╭──

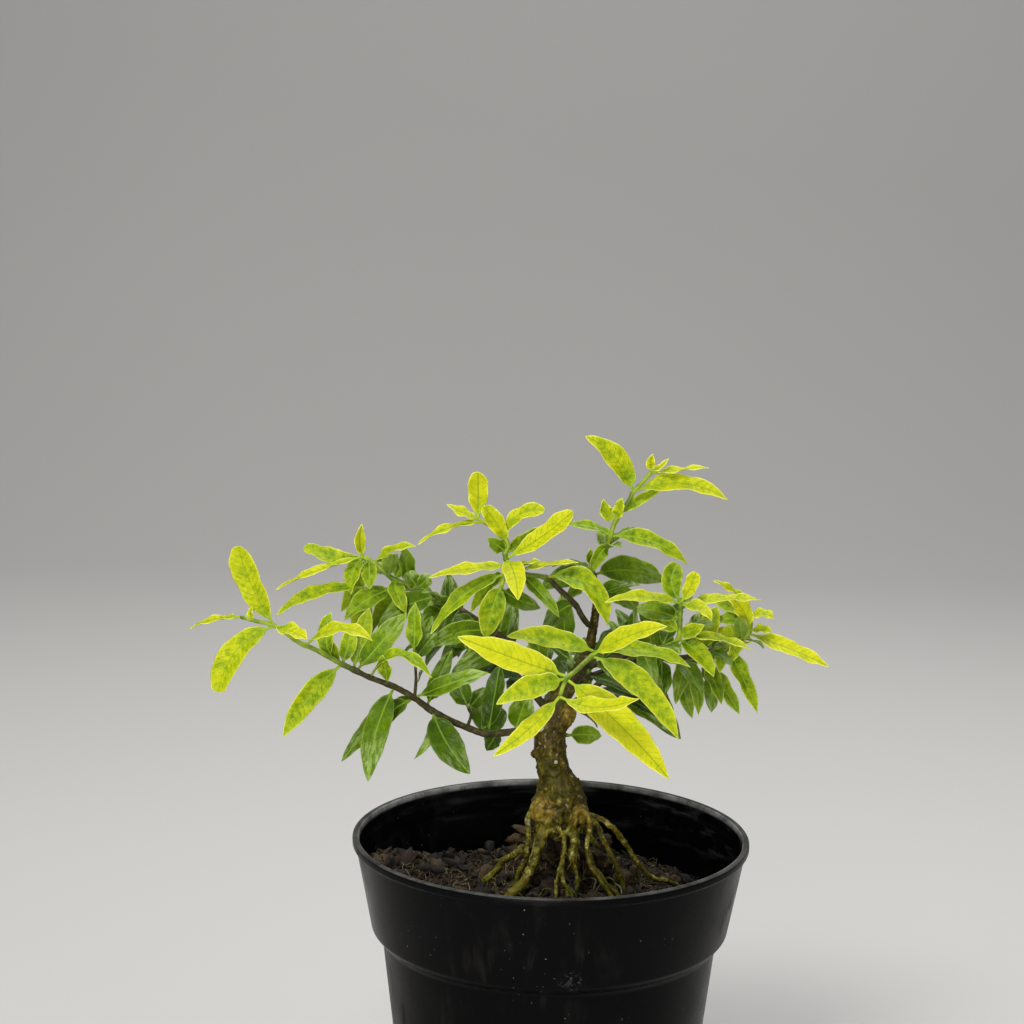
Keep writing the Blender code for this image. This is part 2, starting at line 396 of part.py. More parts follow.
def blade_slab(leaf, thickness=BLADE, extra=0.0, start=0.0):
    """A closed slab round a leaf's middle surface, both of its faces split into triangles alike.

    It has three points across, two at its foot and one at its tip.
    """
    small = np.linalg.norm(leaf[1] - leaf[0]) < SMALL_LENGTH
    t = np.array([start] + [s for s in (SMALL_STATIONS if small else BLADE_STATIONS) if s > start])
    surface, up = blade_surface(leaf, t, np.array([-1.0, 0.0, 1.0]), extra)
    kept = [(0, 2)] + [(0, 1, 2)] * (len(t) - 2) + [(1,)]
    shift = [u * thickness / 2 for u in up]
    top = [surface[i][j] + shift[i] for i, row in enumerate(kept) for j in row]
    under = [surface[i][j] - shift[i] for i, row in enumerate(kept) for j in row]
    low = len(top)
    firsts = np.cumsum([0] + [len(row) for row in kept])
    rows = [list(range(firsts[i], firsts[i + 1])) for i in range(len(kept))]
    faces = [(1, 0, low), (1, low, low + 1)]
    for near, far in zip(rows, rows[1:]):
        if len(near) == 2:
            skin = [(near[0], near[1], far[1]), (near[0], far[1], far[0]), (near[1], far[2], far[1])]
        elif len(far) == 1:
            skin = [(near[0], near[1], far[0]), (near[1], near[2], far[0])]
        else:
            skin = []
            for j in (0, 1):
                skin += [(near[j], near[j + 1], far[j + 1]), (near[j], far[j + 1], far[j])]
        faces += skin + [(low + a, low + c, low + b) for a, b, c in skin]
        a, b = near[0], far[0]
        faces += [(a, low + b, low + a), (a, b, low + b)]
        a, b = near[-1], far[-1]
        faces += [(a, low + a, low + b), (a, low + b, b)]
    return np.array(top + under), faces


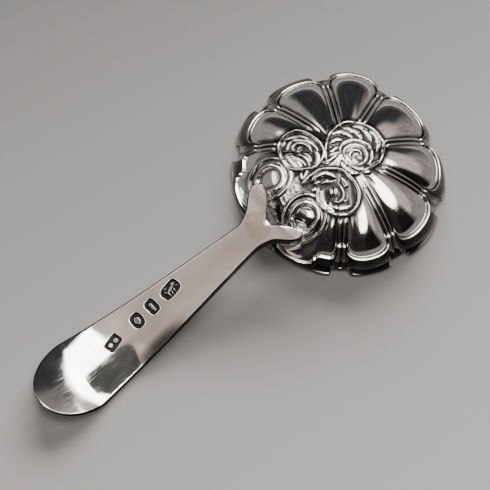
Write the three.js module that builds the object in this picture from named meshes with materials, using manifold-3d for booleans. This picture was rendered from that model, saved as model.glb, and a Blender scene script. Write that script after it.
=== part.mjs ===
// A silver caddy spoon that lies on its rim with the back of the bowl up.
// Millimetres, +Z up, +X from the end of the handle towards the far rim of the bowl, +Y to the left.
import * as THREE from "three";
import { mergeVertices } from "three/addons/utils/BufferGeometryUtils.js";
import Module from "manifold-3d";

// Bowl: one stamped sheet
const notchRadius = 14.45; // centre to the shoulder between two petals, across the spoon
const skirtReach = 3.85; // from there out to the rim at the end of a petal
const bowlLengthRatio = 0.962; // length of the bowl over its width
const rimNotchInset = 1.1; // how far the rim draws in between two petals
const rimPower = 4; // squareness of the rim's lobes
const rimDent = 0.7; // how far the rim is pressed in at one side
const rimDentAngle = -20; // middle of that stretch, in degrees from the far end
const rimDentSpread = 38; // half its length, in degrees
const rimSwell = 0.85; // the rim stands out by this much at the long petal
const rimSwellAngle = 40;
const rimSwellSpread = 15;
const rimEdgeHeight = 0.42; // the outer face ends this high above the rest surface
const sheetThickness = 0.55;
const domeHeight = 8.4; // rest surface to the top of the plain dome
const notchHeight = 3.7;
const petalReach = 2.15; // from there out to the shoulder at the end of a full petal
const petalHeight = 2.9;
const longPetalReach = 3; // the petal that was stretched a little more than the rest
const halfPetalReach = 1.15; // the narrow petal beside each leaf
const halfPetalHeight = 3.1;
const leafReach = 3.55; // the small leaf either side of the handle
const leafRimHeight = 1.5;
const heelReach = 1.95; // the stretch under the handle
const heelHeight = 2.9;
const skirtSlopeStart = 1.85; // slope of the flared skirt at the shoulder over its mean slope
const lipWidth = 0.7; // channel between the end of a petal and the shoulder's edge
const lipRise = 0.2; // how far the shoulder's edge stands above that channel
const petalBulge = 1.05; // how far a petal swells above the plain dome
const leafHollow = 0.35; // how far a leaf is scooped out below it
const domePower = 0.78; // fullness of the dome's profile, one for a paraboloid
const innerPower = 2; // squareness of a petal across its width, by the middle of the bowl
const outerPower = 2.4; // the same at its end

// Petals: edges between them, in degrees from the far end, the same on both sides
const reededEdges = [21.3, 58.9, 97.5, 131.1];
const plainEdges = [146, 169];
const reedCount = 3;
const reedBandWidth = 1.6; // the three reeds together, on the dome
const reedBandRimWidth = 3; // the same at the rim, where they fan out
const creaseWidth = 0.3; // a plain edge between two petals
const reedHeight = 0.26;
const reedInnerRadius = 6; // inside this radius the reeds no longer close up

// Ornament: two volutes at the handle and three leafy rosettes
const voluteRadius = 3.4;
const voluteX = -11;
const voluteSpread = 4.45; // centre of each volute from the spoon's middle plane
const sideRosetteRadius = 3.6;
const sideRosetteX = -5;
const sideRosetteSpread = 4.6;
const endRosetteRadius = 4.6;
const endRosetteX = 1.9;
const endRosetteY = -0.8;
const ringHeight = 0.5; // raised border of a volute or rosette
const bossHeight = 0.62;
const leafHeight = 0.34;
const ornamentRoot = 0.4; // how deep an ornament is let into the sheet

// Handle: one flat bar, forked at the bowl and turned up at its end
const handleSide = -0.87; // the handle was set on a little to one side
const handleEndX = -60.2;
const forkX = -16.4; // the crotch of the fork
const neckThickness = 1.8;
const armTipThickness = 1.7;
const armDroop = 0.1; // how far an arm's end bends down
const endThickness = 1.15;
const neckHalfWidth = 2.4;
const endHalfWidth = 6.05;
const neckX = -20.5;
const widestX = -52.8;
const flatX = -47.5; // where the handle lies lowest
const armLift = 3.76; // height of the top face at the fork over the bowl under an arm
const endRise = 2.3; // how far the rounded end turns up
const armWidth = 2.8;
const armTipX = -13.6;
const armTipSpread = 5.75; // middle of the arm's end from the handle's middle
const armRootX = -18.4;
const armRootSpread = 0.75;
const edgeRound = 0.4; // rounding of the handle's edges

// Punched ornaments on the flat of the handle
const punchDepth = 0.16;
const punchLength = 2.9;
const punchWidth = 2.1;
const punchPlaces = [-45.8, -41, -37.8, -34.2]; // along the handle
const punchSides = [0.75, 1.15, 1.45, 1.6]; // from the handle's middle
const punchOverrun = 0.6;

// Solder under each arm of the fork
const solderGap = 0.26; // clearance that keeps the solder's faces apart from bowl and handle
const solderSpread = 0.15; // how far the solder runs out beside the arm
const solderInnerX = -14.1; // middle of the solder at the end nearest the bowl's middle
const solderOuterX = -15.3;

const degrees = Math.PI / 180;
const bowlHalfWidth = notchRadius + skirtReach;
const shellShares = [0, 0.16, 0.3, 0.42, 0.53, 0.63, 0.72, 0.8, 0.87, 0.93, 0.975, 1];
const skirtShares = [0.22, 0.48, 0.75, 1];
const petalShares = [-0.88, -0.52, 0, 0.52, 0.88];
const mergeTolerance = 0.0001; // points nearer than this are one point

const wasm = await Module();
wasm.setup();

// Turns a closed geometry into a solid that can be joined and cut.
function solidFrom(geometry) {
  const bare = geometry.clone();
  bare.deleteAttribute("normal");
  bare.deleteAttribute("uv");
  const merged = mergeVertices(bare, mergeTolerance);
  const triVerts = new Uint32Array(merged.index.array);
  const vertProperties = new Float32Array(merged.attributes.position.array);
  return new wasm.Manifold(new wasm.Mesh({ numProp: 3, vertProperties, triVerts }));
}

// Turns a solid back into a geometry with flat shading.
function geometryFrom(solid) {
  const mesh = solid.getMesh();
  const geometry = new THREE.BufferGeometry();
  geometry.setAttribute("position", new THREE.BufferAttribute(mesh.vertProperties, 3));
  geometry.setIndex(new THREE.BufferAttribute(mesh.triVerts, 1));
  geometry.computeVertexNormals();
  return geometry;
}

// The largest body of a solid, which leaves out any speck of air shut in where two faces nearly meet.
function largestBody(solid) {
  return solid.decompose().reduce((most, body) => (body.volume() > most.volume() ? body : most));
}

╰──

Copy the records above exactly, beginning at the line that contains "Write the three.js" and stopping after the line that contains "import Module from".

Write the three.js module that builds the object in this picture from named meshes with materials, using manifold-3d for booleans. This picture was rendered from that model, saved as model.glb, and a Blender scene script. Write that script after it.
=== part.mjs ===
// A silver caddy spoon that lies on its rim with the back of the bowl up.
// Millimetres, +Z up, +X from the end of the handle towards the far rim of the bowl, +Y to the left.
import * as THREE from "three";
import { mergeVertices } from "three/addons/utils/BufferGeometryUtils.js";
import Module from "manifold-3d";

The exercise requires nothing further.